■ INFORMATION SUPPLIED
>>>
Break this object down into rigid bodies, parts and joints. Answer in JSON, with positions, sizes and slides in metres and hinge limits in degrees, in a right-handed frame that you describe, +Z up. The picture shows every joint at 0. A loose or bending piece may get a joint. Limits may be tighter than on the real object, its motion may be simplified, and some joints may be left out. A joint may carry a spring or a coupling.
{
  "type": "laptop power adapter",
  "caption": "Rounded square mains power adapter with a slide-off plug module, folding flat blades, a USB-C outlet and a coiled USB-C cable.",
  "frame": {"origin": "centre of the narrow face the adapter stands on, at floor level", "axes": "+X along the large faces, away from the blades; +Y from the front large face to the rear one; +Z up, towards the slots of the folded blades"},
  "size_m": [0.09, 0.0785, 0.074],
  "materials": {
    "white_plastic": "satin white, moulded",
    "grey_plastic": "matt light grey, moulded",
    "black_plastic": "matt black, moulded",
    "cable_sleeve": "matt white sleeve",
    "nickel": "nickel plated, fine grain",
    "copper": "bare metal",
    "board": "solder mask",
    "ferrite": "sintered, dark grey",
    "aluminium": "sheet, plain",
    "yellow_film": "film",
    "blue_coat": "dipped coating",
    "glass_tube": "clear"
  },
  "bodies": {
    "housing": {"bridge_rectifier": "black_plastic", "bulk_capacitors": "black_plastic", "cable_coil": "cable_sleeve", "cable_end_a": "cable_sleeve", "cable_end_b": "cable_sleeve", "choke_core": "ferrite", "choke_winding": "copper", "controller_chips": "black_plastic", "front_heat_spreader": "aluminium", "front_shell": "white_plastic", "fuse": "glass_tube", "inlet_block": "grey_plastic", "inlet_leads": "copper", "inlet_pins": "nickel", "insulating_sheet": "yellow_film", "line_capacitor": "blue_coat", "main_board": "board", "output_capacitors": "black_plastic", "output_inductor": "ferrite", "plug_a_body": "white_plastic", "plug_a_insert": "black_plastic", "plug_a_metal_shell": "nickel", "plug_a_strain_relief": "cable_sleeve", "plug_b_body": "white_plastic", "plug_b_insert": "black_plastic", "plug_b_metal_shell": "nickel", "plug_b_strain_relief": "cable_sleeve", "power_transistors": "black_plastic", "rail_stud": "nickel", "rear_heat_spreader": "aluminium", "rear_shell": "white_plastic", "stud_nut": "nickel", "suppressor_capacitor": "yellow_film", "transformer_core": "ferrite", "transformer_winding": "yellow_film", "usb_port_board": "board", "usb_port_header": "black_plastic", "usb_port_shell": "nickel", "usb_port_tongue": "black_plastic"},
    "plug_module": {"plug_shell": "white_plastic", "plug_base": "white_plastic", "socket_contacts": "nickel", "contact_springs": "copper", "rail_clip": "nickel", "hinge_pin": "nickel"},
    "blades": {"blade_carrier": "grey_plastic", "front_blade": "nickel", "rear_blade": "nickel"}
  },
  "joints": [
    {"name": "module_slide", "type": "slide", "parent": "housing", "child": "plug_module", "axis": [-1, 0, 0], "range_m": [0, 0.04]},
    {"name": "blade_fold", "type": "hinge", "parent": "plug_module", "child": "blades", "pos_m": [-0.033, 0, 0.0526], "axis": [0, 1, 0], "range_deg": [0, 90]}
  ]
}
<<<
■ GIVEN EXERCISE
Transcribe the data above in full, exactly.

■ COMPLETE ANSWER
Break this object down into rigid bodies, parts and joints. Answer in JSON, with positions, sizes and slides in metres and hinge limits in degrees, in a right-handed frame that you describe, +Z up. The picture shows every joint at 0. A loose or bending piece may get a joint. Limits may be tighter than on the real object, its motion may be simplified, and some joints may be left out. A joint may carry a spring or a coupling.
{
  "type": "laptop power adapter",
  "caption": "Rounded square mains power adapter with a slide-off plug module, folding flat blades, a USB-C outlet and a coiled USB-C cable.",
  "frame": {"origin": "centre of the narrow face the adapter stands on, at floor level", "axes": "+X along the large faces, away from the blades; +Y from the front large face to the rear one; +Z up, towards the slots of the folded blades"},
  "size_m": [0.09, 0.0785, 0.074],
  "materials": {
    "white_plastic": "satin white, moulded",
    "grey_plastic": "matt light grey, moulded",
    "black_plastic": "matt black, moulded",
    "cable_sleeve": "matt white sleeve",
    "nickel": "nickel plated, fine grain",
    "copper": "bare metal",
    "board": "solder mask",
    "ferrite": "sintered, dark grey",
    "aluminium": "sheet, plain",
    "yellow_film": "film",
    "blue_coat": "dipped coating",
    "glass_tube": "clear"
  },
  "bodies": {
    "housing": {"bridge_rectifier": "black_plastic", "bulk_capacitors": "black_plastic", "cable_coil": "cable_sleeve", "cable_end_a": "cable_sleeve", "cable_end_b": "cable_sleeve", "choke_core": "ferrite", "choke_winding": "copper", "controller_chips": "black_plastic", "front_heat_spreader": "aluminium", "front_shell": "white_plastic", "fuse": "glass_tube", "inlet_block": "grey_plastic", "inlet_leads": "copper", "inlet_pins": "nickel", "insulating_sheet": "yellow_film", "line_capacitor": "blue_coat", "main_board": "board", "output_capacitors": "black_plastic", "output_inductor": "ferrite", "plug_a_body": "white_plastic", "plug_a_insert": "black_plastic", "plug_a_metal_shell": "nickel", "plug_a_strain_relief": "cable_sleeve", "plug_b_body": "white_plastic", "plug_b_insert": "black_plastic", "plug_b_metal_shell": "nickel", "plug_b_strain_relief": "cable_sleeve", "power_transistors": "black_plastic", "rail_stud": "nickel", "rear_heat_spreader": "aluminium", "rear_shell": "white_plastic", "stud_nut": "nickel", "suppressor_capacitor": "yellow_film", "transformer_core": "ferrite", "transformer_winding": "yellow_film", "usb_port_board": "board", "usb_port_header": "black_plastic", "usb_port_shell": "nickel", "usb_port_tongue": "black_plastic"},
    "plug_module": {"plug_shell": "white_plastic", "plug_base": "white_plastic", "socket_contacts": "nickel", "contact_springs": "copper", "rail_clip": "nickel", "hinge_pin": "nickel"},
    "blades": {"blade_carrier": "grey_plastic", "front_blade": "nickel", "rear_blade": "nickel"}
  },
  "joints": [
    {"name": "module_slide", "type": "slide", "parent": "housing", "child": "plug_module", "axis": [-1, 0, 0], "range_m": [0, 0.04]},
    {"name": "blade_fold", "type": "hinge", "parent": "plug_module", "child": "blades", "pos_m": [-0.033, 0, 0.0526], "axis": [0, 1, 0], "range_deg": [0, 90]}
  ]
}